The only way to deal with the apparent futility is to forget it all. Switch off short term memory and, if you can’t remember, it never really happened. Live in the moment, then let it vanish forever. When nothing happens, hours pass in seconds.
Most of the time I lean on my left forearm which rests on the tank – comfy until my shoulder falls asleep. Stretching legs out to relieve aching knees, I feel pools of water in my boots slosh from heels to toes. It’s strangely satisfying.
When I stop again, it’s 4am. Only freaks and weirdos are up at this hour, especially at a motorway petrol station somewhere in the middle of Austria. I find a quiet corner and shut my eyes for just a second.
Oh… Vienna
Two hours later. I’m still sat in my quiet corner. It’s still dark outside. It’s still raining. And Vienna is frustratingly still more than 170 kilometres away. Damn.
But eventually, almost reluctantly, houses appear dotted among trees in the distance. A sign of civilisation. Street lights in Vienna’s suburbs at last announce the end of the motorway.
My finish line remains the Schönbrunn Palace, just as it was in 1954. When it quietly slips into view, behind gates guarded by a pair of golden eagles, the absurdity of the whole trip seems laughable, but the internal satisfaction is immense. Just 20 hours ago I was in Paris, 1338 kilometres away. I’m faster than the original trio by nearly two hours.
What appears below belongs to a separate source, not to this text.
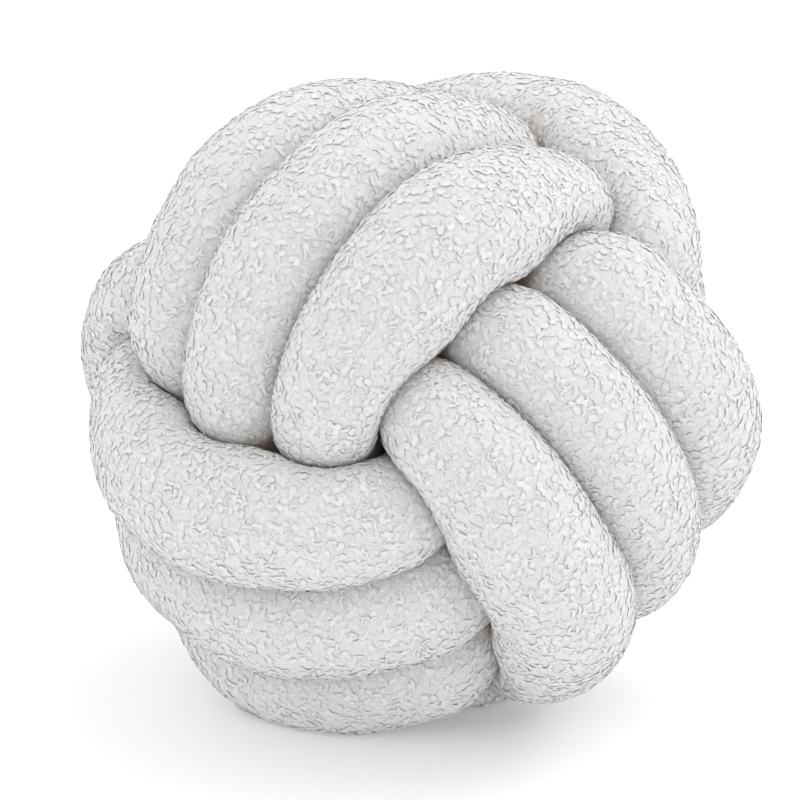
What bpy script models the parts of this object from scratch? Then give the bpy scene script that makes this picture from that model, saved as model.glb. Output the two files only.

As a coach offloads a fresh batch of tourists eager to gawp at the palace, I try to imagine how Hans Trunkenpolz felt looking at this landmark 60 years ago.
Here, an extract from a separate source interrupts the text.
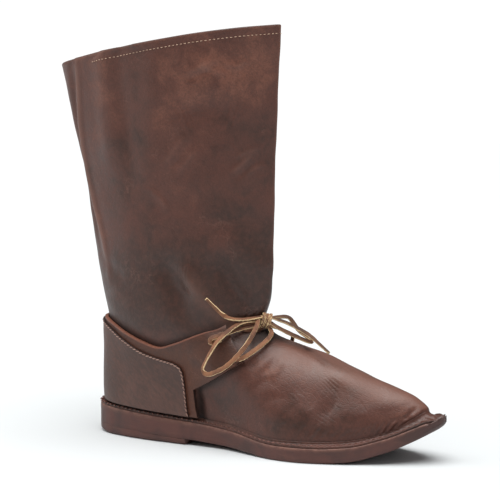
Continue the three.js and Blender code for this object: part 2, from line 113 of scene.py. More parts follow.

To have completed that ride at all still seems an achievement today.
To have managed it back then on a machine he’d built would have felt exponentially more significant. The hardship and exhaustion would have been instantly replaced by pride and optimism for the future.
Hans Trunkenpolz could never have imagined one day his little firm would grow into the largest motorcycle manufacturer in Europe, let alone that it would produce bikes in India.
Or that such a bike would, with no preparation and no support, complete the same incredible journey considerably faster and entirely fault-free. I reckon he’d be proud of the RC125.